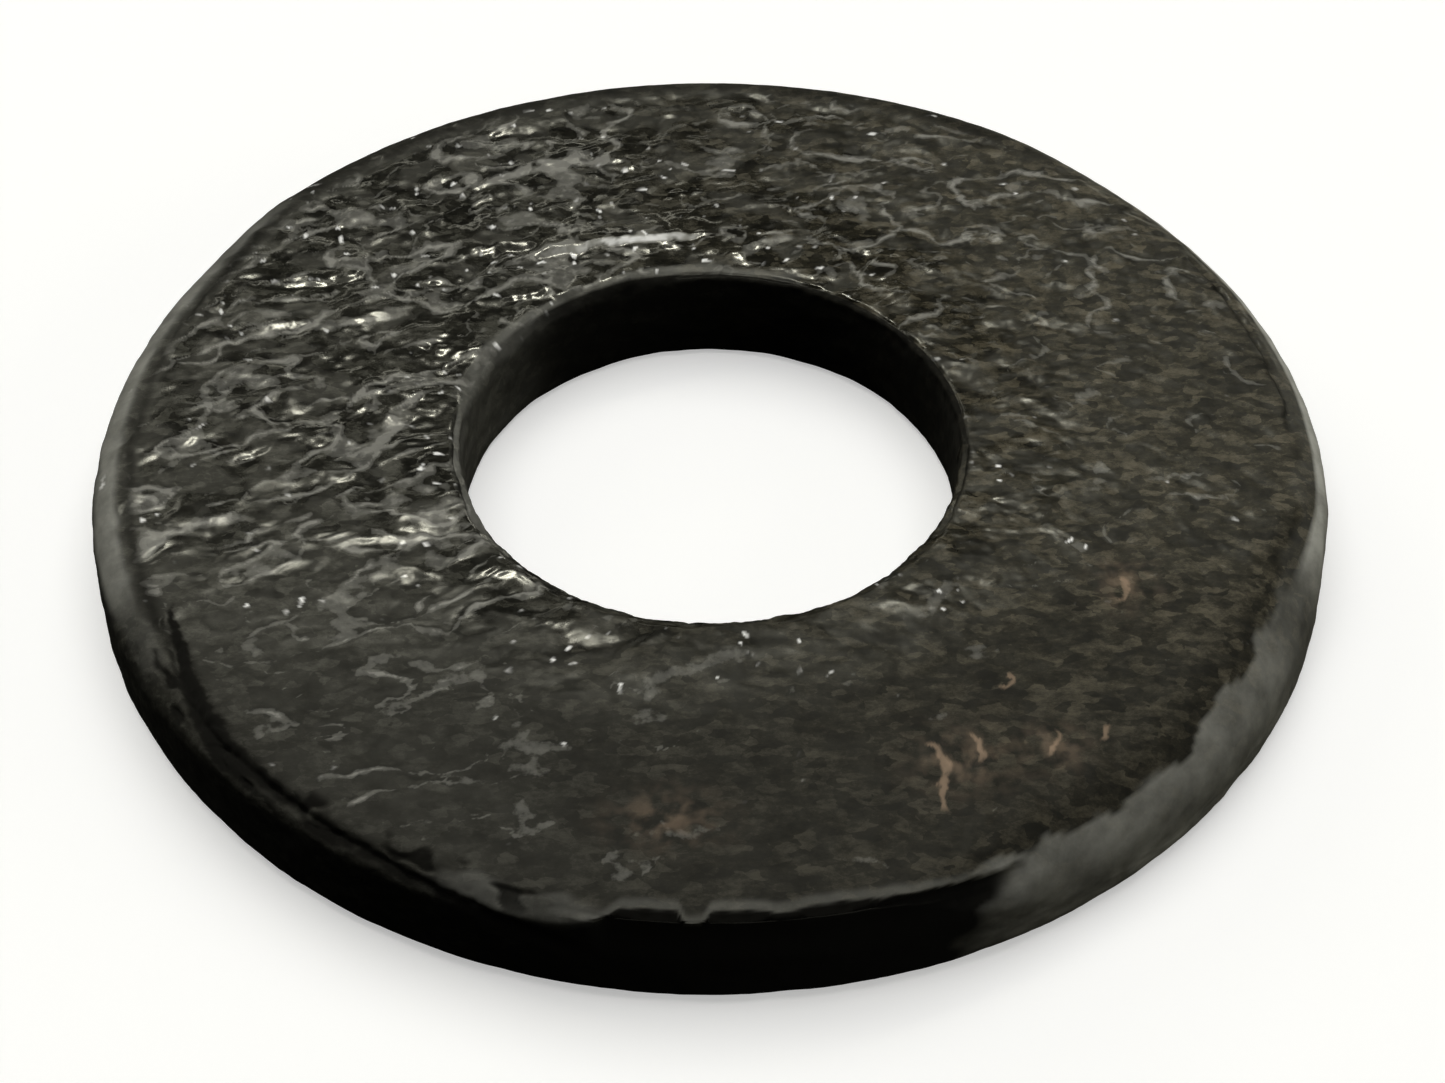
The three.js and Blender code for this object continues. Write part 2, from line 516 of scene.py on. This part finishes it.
def gloss(x, y):
    """How smooth the coating is, from 0 to 1: wet-looking at the left and round the hole, and duller at
    the right and in front."""
    left, right, back, front = regions(x, y)
    radius = np.hypot(x, y)
    near_hole = smooth_step(radius, 12.0, 9.0)
    level = 0.60 + 0.25 * left + 0.20 * back + 0.45 * near_hole - 0.35 * right - 0.70 * front
    level -= 0.35 * spot(x, y, (-8.5, -4.8), (3.5, 2.6))
    patches = smooth_step(layered_noise(x / 1.7, y / 1.2, 551), -0.9, 0.3)
    whole = smooth_step(radius, OUTER_RADIUS - 0.6, OUTER_RADIUS - 1.2)
    return np.clip(level * patches + 0.7 * sparkle(x, y), 0, 1) * whole


def haze(x, y):
    """How much soft sheen lies over the coating, from 0 to 1. The front has least."""
    left, right, _, front = regions(x, y)
    patches = 0.12 * layered_noise(x / 2.1, y / 1.7, 571)
    near_hole = smooth_step(np.hypot(x, y), 12.0, 9.0)
    level = 0.17 + 0.09 * left + 0.12 * near_hole - 0.05 * right - 0.34 * front
    return np.clip(level + 0.8 * patches, 0, 1)


def wall_relief(along, height, seed):
    """How far a wall lies inside its highest level. along is the distance round the wall."""
    streaks = layered_noise(along / 1.6, height / 0.8, seed)
    grain = layered_noise(along / 0.4, height / 0.4, seed + 9)
    return 0.05 - 0.05 * streaks - 0.012 * grain


def relief(x, y, radius, height, way, angle):
    """How far each point moves in from the plain ring: the top, walls and underside, blended."""
    top_share = smooth_step(way[1], 0.25, 0.9)
    under_share = smooth_step(-way[1], 0.25, 0.9)
    outer_share = (1 - top_share - under_share) * (way[0] > 0)
    hole_share = (1 - top_share - under_share) * (way[0] <= 0)
    along = np.radians(angle) * radius
    depth = top_share * top_relief(x, y)
    depth += sum(rim_relief(angle, below_edge(radius, height)))
    depth += outer_share * wall_relief(along, height, 301)
    depth += hole_share * wall_relief(along, height, 331)
    depth += under_share * (0.05 - 0.06 * layered_noise(x / 2.4, y / 2.0, 351))
    hole_edge = smooth_step(-way[0], 0.05, 0.5) * smooth_step(height, THICKNESS - 1.0, THICKNESS - 0.4)
    depth += hole_edge * (0.05 + 0.07 * layered_noise(along / 0.7, height / 0.5, 341))
    return np.maximum(depth, 0)


# ---------------------------------------------------------------- the mesh


def washer_points():
    """The points of the ring and the value of each mark at them: one row per step round the section, and
    one column per step round the ring."""
    direction = np.arange(STEPS_AROUND) * 360 / STEPS_AROUND
    radius, height, way_out, way_up = ring_section(direction)
    angle = direction + np.zeros_like(radius)
    cosine, sine = np.cos(np.radians(angle)), np.sin(np.radians(angle))
    depth = relief(radius * cosine, radius * sine, radius, height, (way_out, way_up), angle)
    radius = radius - depth * way_out
    height = height - depth * way_up
    x, y = radius * cosine, radius * sine
    over = below_edge(radius, height)
    on_hole_wall = (way_out < -0.5) * (way_up > -0.5)
    outside_painted_shade = painted_shade(angle, over) + hole_rim_painted_shade(angle, radius)
    # The far part of the hole wall is coloured near black as painted shade.
    hole_wall_painted_shade = 0.9 * around(angle, 68, 58, 34)
    outside_wear_and_highlight = wear_and_highlight(x, y, angle, over)
    hole_wall_pale_grey = 0.16 * around(angle, 172, 30, 22)
    above_floor = smooth_step(height, 0.0, 0.3)
    on_top = smooth_step(way_up, 0.3, 0.9)
    # The near-black marks are painted shade, the pale edges and ridges partly wear and partly painted
    # highlight, the pale wrinkle lines and patches painted highlight and sheen, and the white dots
    # painted glints.
    marks = {
        "painted_shade": np.where(on_hole_wall, hole_wall_painted_shade, outside_painted_shade),
        "rust": rust(x, y) * (way_up > 0.5),
        "wear_and_highlight": np.where(on_hole_wall, hole_wall_pale_grey, outside_wear_and_highlight) * above_floor,
        "gloss": gloss(x, y) * smooth_step(way_up, 0.0, 0.5),
        "haze": haze(x, y),
        "pale": pale(x, y) * on_top,
        "painted_glint": painted_glints(x, y) * on_top,
    }
    return np.stack([x, y, height], 2), marks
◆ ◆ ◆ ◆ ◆
§ **The exercise**
Give again, word for word, the lines of the listing, starting at its first line and ending with the line containing "return np.clip(level *".

§ **Solution for this exercise**
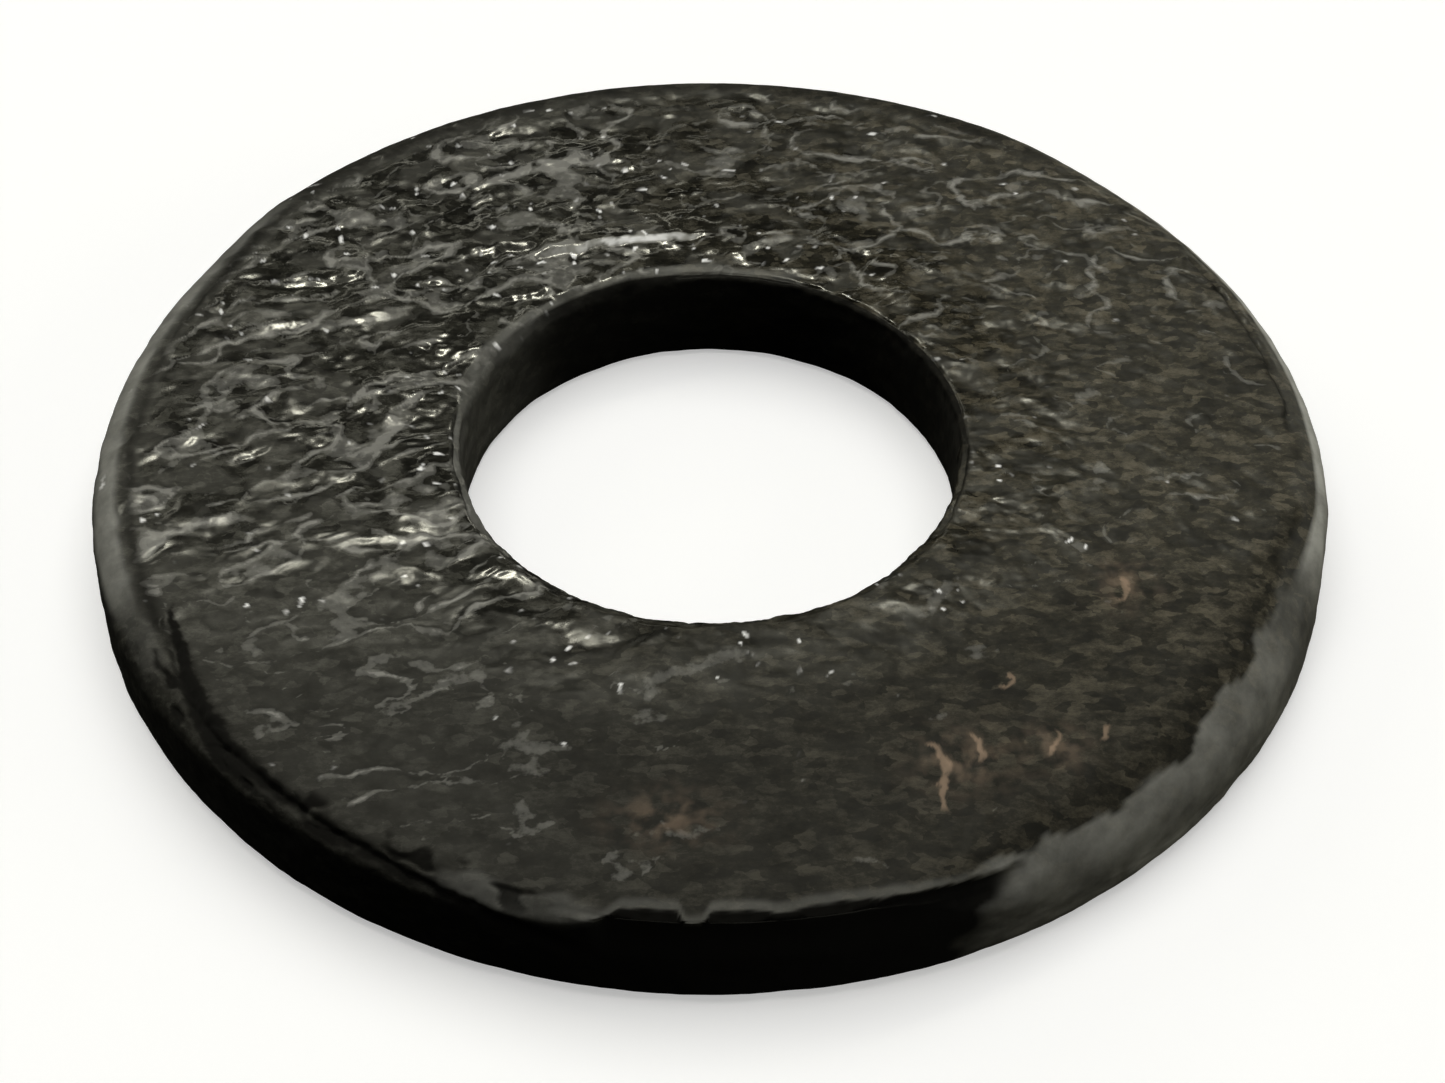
The three.js and Blender code for this object continues. Write part 2, from line 516 of scene.py on. This part finishes it.
def gloss(x, y):
    """How smooth the coating is, from 0 to 1: wet-looking at the left and round the hole, and duller at
    the right and in front."""
    left, right, back, front = regions(x, y)
    radius = np.hypot(x, y)
    near_hole = smooth_step(radius, 12.0, 9.0)
    level = 0.60 + 0.25 * left + 0.20 * back + 0.45 * near_hole - 0.35 * right - 0.70 * front
    level -= 0.35 * spot(x, y, (-8.5, -4.8), (3.5, 2.6))
    patches = smooth_step(layered_noise(x / 1.7, y / 1.2, 551), -0.9, 0.3)
    whole = smooth_step(radius, OUTER_RADIUS - 0.6, OUTER_RADIUS - 1.2)
    return np.clip(level * patches + 0.7 * sparkle(x, y), 0, 1) * whole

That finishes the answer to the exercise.